5. Likely next 24–48 hour developments

Key indicators to watch over the next two days:
- Whether NATO/EU states and major non‑Western embassies (e.g., China, India, Turkey) publicly announce staff reductions or temporary relocations from Kyiv.
- Ukrainian public statements on air-defense readiness and any visible movement of leadership or government functions to alternate sites.
- Onset of large-scale missile/drone barrages against Kyiv around the evening of 8 May through 9 May local time, coinciding with Victory Day commemorations in Russia.
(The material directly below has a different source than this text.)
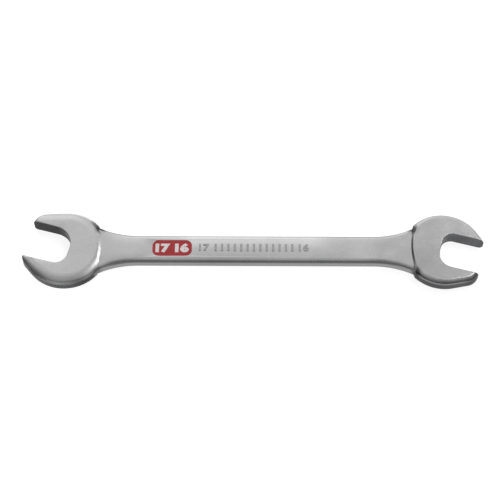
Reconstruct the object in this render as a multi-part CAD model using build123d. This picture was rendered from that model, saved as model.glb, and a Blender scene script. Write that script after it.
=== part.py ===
from build123d import *
from dataclasses import dataclass
from math import sqrt
import os

# Double open end wrench: one drop forging with a thin shank and two raised heads,
# and a red enamel badge that fills a shallow recess in the shank.
# Millimetres. X runs along the shank, the wrench lies on its heads at z = 0, and
# the origin is under the middle of its bounding box.


@dataclass
class Head:
    """Sizes of one head. Its own frame has its origin at the middle of the head's
    round back, X out through the open mouth and Y across to the left jaw."""

    nut_size: float
    radius: float
    disc_back: float
    left_tip_reach: float
    right_tip_reach: float
    tip_spread: float
    left_throat_radius: float
    right_throat_radius: float
    edge_round: float


# The larger head is at the -X end and opens up and to the left, the smaller one is
# at the +X end and opens down and to the right.
LARGE_HEAD = Head(
    nut_size=17.0,
    radius=17.9,
    disc_back=14.2,
    left_tip_reach=17.2,
    right_tip_reach=17.5,
    tip_spread=14.8,
    left_throat_radius=5.2,
    right_throat_radius=8.8,
    edge_round=1.8,
)
SMALL_HEAD = Head(
    nut_size=16.0,
    radius=17.35,
    disc_back=12.9,
    left_tip_reach=16.6,
    right_tip_reach=17.0,
    tip_spread=12.8,
    left_throat_radius=4.6,
    right_throat_radius=6.2,
    edge_round=2.4,
)
HEAD_SPACING = 162.7
HEAD_THICKNESS = 7.0

# The sides of the larger head are dressed to wide half ellipses. These would meet
# the middle plane SIDE_OUTSET outside the head's rounds. Along the jaws they run in
# towards the mouth at their own slopes, in degrees.
SIDE_ROUND = 5.2
SIDE_OUTSET = 0.4
LEFT_SIDE_SLOPE = 30.0
RIGHT_SIDE_SLOPE = 16.0

# Every jaw ends in a round nose. The noses lie a little to the right of the head's
# middle line, which leaves the right jaw thicker than the left one.
TIP_NOSE_RADIUS = 6.0
TIP_OFFSET = 0.8

# Towards the shank the raised round of each head ends in a wide arc. From there a
# slope runs down to a still wider arc on the shank's face, its foot line, so the
# slope is broadest at the sides.
DISC_BACK_RADIUS = 22.0
STEP_FOOT_RADIUS = 45.0
STEP_RUN = 1.2

# Jaw opening. NUT_REACH is how far a nut that sits fully in lies from the middle of
# the round back.
JAW_ANGLE = 15.0
JAW_CLEARANCE = 0.15
NUT_REACH = 8.0
THROAT_CLEARANCE = 0.1
JAW_EDGE_BREAK = 0.22

# Shank. Its flares run into a round that is a little smaller than the head.
SHANK_WIDTH = 13.35
SHANK_THICKNESS = 5.4
SHANK_EDGE_ROUND = 2.0
FLARE_RADIUS = 38.0
HEAD_PROUD = 1.5

# Badge and its recess
BADGE_LENGTH = 16.9
BADGE_WIDTH = 7.7
BADGE_CORNER_RADIUS = 2.7
BADGE_PLACE = -35.4
BADGE_SETTING = 0.05
BADGE_RECESS_DEPTH = 0.4
BADGE_THICKNESS = 0.35

# How far every cutting tool runs past what it cuts
OVERRUN = 5.0

# A rim's rounding, as a share of the plate's thickness, stays below this
LARGEST_ROUND_SHARE = 0.48

# In a hexagon, from the middle to a corner for a width across flats of one
CORNER_REACH = 1 / sqrt(3)

# Slope of the bevels along the opening, in degrees
BEVEL_ANGLE = 45.0


def slab(outline, thickness):
    """The outline as a plate that lies evenly above and below the middle plane."""
    return extrude(outline, amount=thickness / 2, both=True)


def rounded_slab(outline, thickness, edge_round):
    """A plate whose upper and lower rims are rounded all the way round."""
    plate = slab(outline, thickness)
    rims = plate.faces().filter_by(Axis.Z).edges()
    return fillet(rims, min(edge_round, LARGEST_ROUND_SHARE * thickness))


def head_outline(head):
    """Round back and two tapering jaws, before the opening is cut between them."""
    nose = Circle(TIP_NOSE_RADIUS)
    rims = Circle(head.radius).edges()
    for side, reach in ((1, head.left_tip_reach), (-1, head.right_tip_reach)):
        place = Pos(reach - TIP_NOSE_RADIUS, side * head.tip_spread / 2 - TIP_OFFSET)
        rims += (place * nose).edges()
    return Rot(0, 0, -JAW_ANGLE) * make_hull(rims)


def raised_round(head):
    """The space that the raised part of a head keeps to: a slope runs from each face
    down to the foot line on the shank, and between the foot lines it ends upright."""
    foot_height = SHANK_THICKNESS / 2
    foot_back = head.disc_back + STEP_RUN
    foot = Pos(STEP_FOOT_RADIUS - foot_back, 0) * Circle(STEP_FOOT_RADIUS)
    top = Pos(DISC_BACK_RADIUS - head.disc_back, 0) * Circle(DISC_BACK_RADIUS)
    upper = loft([Pos(0, 0, foot_height) * foot, Pos(0, 0, HEAD_THICKNESS / 2) * top], ruled=True)
    return slab(foot, SHANK_THICKNESS) + upper + mirror(upper, Plane.XY)


def dressed_space(head):
    """The space that a dressed head keeps to: a disc with a half elliptic rim, and
    two bars of the same section that follow the jaws. The sides of the head are widely
    rounded in it, and the jaws grow crisper towards their tips."""
    middle = head.radius + SIDE_OUTSET - SIDE_ROUND
    section = Pos(middle / 2, 0) * Rectangle(middle, HEAD_THICKNESS)
    section += Pos(middle, 0) * Ellipse(SIDE_ROUND, HEAD_THICKNESS / 2)
    section &= Pos(head.radius, 0) * Rectangle(2 * head.radius, HEAD_THICKNESS)
    disc = revolve(Plane.XZ * section, Axis.Z)
    left_bar = extrude(Plane.YZ * section, amount=2 * head.radius)
    right_bar = mirror(left_bar, Plane.XZ)
    jaws = Rot(0, 0, -LEFT_SIDE_SLOPE) * left_bar + Rot(0, 0, RIGHT_SIDE_SLOPE) * right_bar
    return disc + Rot(0, 0, -JAW_ANGLE) * jaws


def head_plate(head):
    """A head without its opening and its step, in the frame of the shank."""
    return rounded_slab(head_outline(head), HEAD_THICKNESS, head.edge_round)


def opening_outline(head):
    """Two parallel jaw faces and a throat that is rounder on the right jaw's side."""
    half_gap = (head.nut_size + JAW_CLEARANCE) / 2
    throat = NUT_REACH - head.nut_size * CORNER_REACH - THROAT_CLEARANCE
    mouth = head.right_tip_reach + OVERRUN
    rim = FilletPolyline(
        (mouth, half_gap),
        (throat, half_gap),
        (throat, -half_gap),
        (mouth, -half_gap),
        radius=[head.left_throat_radius, head.right_throat_radius],
    )
    outline = make_face(rim + Line((mouth, -half_gap), (mouth, half_gap)))
    return Rot(0, 0, -JAW_ANGLE) * outline


def opening_tool(head):
    """What is cut out between the jaws, with a bevel at both faces."""
    outline = opening_outline(head)
    tool = slab(outline, HEAD_THICKNESS + OVERRUN)
    bevel_start = HEAD_THICKNESS / 2 - JAW_EDGE_BREAK
    flared = extrude(outline, amount=2 * JAW_EDGE_BREAK, taper=-BEVEL_ANGLE)
    upper = Pos(0, 0, bevel_start) * flared
    return tool + upper + mirror(upper, Plane.XY)


def shank_half(head):
    """Outline of half the shank, from its middle out to the head's round back. Both
    edges run parallel, then flare in a long arc that runs smoothly into the back."""
    reach = HEAD_SPACING / 2
    back = Pos(reach, 0) * Circle(head.radius - HEAD_PROUD)
    half = Pos(reach / 2, 0) * Rectangle(reach, SHANK_WIDTH) + back
    corners = half.vertices().filter_by_position(Axis.X, 0, reach, inclusive=(False, False))
    return fillet(corners, FLARE_RADIUS)


def shank_blank():
    """The whole thin part, flares and all, with rounded rims."""
    outline = shank_half(SMALL_HEAD) + Rot(0, 0, 180) * shank_half(LARGE_HEAD)
    return rounded_slab(outline, SHANK_THICKNESS, SHANK_EDGE_ROUND)


def badge_outline(grow=0.0):
    """A rounded rectangle, drawn larger all round for its recess."""
    length = BADGE_LENGTH + 2 * grow
    width = BADGE_WIDTH + 2 * grow
    return Pos(BADGE_PLACE, 0) * RectangleRounded(length, width, BADGE_CORNER_RADIUS + grow)


def forged_wrench():
    """The forging: shank and heads in one, then the openings and the badge recess."""
    small_place = Pos(HEAD_SPACING / 2, 0)
    large_place = Rot(0, 0, 180) * small_place
    body = shank_blank()
    body += small_place * (head_plate(SMALL_HEAD) & raised_round(SMALL_HEAD))
    large_plate = head_plate(LARGE_HEAD) & dressed_space(LARGE_HEAD)
    body += large_place * (large_plate & raised_round(LARGE_HEAD))
    body -= small_place * opening_tool(SMALL_HEAD)
    body -= large_place * opening_tool(LARGE_HEAD)
    floor = SHANK_THICKNESS / 2 - BADGE_RECESS_DEPTH
    recess = extrude(badge_outline(BADGE_SETTING), amount=BADGE_RECESS_DEPTH + OVERRUN)
    return body - Pos(0, 0, floor) * recess


def enamel_badge():
    """The enamel that fills the recess."""
    floor = SHANK_THICKNESS / 2 - BADGE_RECESS_DEPTH
    return Pos(0, 0, floor) * extrude(badge_outline(), amount=BADGE_THICKNESS)


wrench = forged_wrench()
box = wrench.bounding_box()
to_origin = Pos(-box.center().X, -box.center().Y, -box.min.Z)

os.makedirs("parts", exist_ok=True)
export_step(to_origin * wrench, "parts/forged_wrench.step")
export_step(to_origin * enamel_badge(), "parts/enamel_badge.step")
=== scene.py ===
from math import cos, radians, sin

import bmesh
import bpy
from mathutils import Matrix, Vector


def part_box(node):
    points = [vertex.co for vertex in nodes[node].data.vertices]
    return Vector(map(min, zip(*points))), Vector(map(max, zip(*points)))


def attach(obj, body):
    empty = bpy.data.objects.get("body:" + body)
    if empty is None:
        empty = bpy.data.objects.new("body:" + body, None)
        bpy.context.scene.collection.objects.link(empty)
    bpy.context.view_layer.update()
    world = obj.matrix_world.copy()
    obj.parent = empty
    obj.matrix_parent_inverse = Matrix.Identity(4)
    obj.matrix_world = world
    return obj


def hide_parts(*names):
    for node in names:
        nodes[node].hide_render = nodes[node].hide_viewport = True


# Double open end wrench, 16 and 17 mm, about 200 mm long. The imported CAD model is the
# frame: metres, X along the shank, lying on both heads at z = 0. The far side is the
# one towards +Y and the near side the one towards -Y.
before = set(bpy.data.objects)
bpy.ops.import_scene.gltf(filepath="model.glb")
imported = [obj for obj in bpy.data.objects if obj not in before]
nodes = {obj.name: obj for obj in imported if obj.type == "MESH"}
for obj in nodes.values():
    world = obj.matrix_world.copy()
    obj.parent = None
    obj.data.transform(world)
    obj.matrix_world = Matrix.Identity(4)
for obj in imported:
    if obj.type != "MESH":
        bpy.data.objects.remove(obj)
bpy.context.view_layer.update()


# The forging: one drop forged steel bar with a thin shank and two thicker heads. Its
# faces are ground and satin plated, and painted shade makes its rounded rims darker.
# Round the middle of the heads' walls runs a dark band of painted shade.
forging_low, forging_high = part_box("forged_wrench")
MIDDLE_HEIGHT = (forging_low.z + forging_high.z) / 2
FACE_GREY = (0.53, 0.53, 0.535)
# Painted shade: the darker grey of the steep rims
RIM_SHADE_GREY = (0.27, 0.27, 0.275)
# Painted shade: a dark band round the middle of the heads' walls, its half height and its fade
WALL_SHADE_GREY = (0.075, 0.076, 0.08)
SHADE_BAND_HALF = 0.0013
SHADE_BAND_FADE = 0.0007
HEAD_START = (0.067, 0.069)
SMALL_HEAD_START = (0.066, 0.070)
SHARP_ANGLE = radians(25)
MERGE_DISTANCE = 0.000001

# How far a face looks up or down is its facing, 1 where it lies flat. The rims' painted
# shade begins at the first of these facings and is full at the second.
RIM_SHADE_FACING = (0.85, 0.55)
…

- Any Russian effort to frame upcoming strikes as lawful ‘retaliation’ for alleged Ukrainian actions against Russian symbols or parades, possibly including further information ops.
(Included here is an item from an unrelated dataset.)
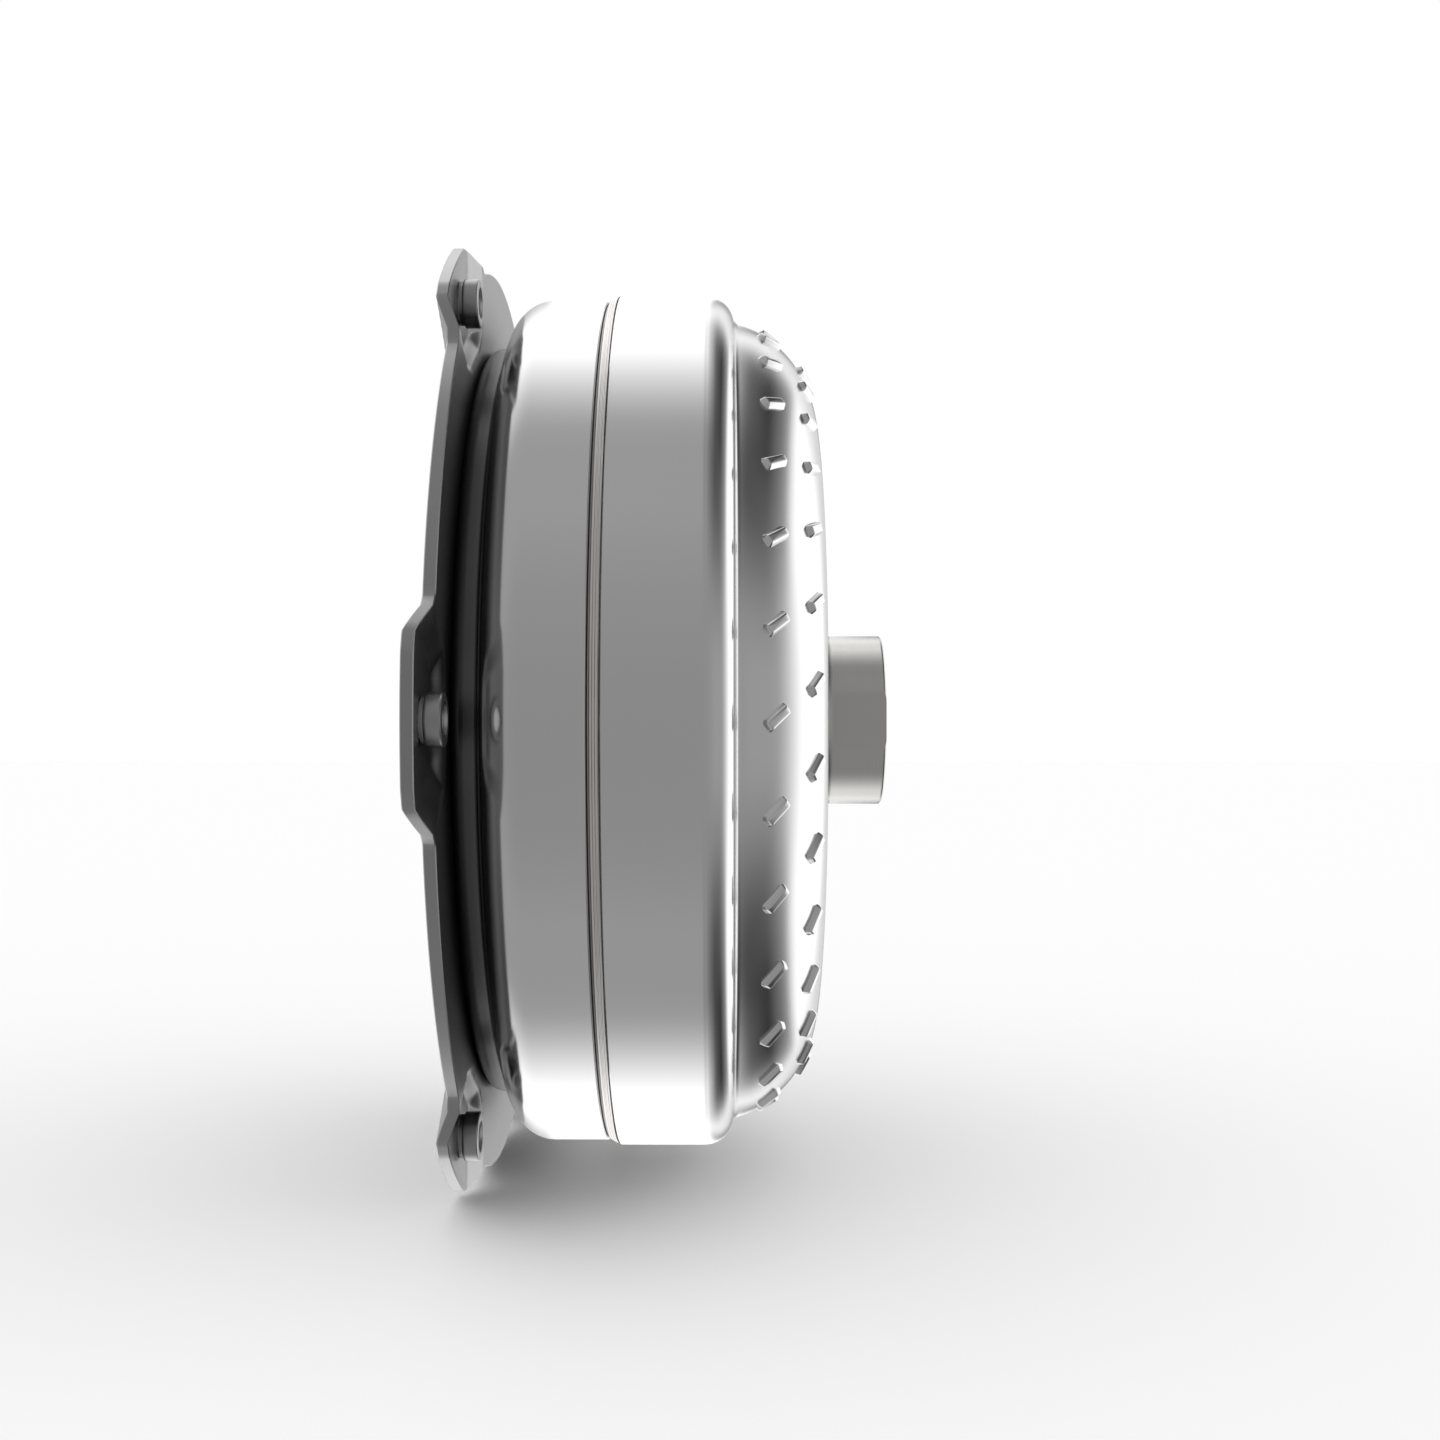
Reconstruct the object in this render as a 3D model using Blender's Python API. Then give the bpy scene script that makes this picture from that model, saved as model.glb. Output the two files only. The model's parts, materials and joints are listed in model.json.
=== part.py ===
"""Torque converter with a lock-up clutch, built as the separate pieces that it is made of.

Metres. The turning axis is X: the engine side is at -X and the transmission side at +X.
The origin is the middle of the crank pilot's face. Angles round the axis are in degrees,
start at -Y and grow towards +Z. Profiles are lists of (x, r) points: place along the axis
and distance from it.
"""

import math

import bmesh
import bpy
from mathutils import Matrix, Vector

# Main size, which the ring, the cover, the torus and the damper follow
SHELL_RADIUS = 0.1423

# Clearances
GAP = 0.0003
VANE_TIP_GAP = 0.0014

# Facets round the axis
COVER_FACETS = 36
HUB_FACETS = 24
INNER_FACETS = 30
SMALL_FACETS = 16
BOSS_FACETS = 10
ROLLER_FACETS = 8
SHARP_EDGE_DEG = 35.0

# Crank pilot
PILOT_RADIUS = 0.0216
PILOT_LENGTH = 0.0175
PILOT_CHAMFER = 0.0015
PILOT_FLANGE_RADIUS = 0.026
PILOT_FLANGE_THICKNESS = 0.0032
PILOT_SPIGOT_RADIUS = 0.014
PILOT_SPIGOT_REACH = 0.0015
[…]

If Russia follows through with unusually heavy or precise attacks on central Kyiv, Western states will face renewed pressure to increase air-defense deliveries and potentially relax rules on Ukrainian use of Western weapons against deeper targets in Russia. For markets, confirmation of major strikes on the capital would further entrench geopolitical risk hedging; absent physical damage to cross‑border energy or transport links, the reaction is likely to remain contained but directionally supportive of safe‑haven assets and defense sectors.

**MARKET IMPACT ASSESSMENT:**
The Russian evacuation warning for Kyiv raises immediate geopolitical risk premia: potential bid in gold and safe‑haven FX (USD, CHF), modest pressure on European and Ukrainian assets, and upside risk to gas if infrastructure is hit or escalation broadens. The Japan–Philippines destroyer transfer bolsters the anti‑China maritime posture in the South China Sea, incrementally supporting US/Japan defense names and highlighting longer‑term upside for naval shipbuilding and missile-defense sectors; it marginally adds to perceived China risk, which can support defense and potentially LNG/energy security plays over time.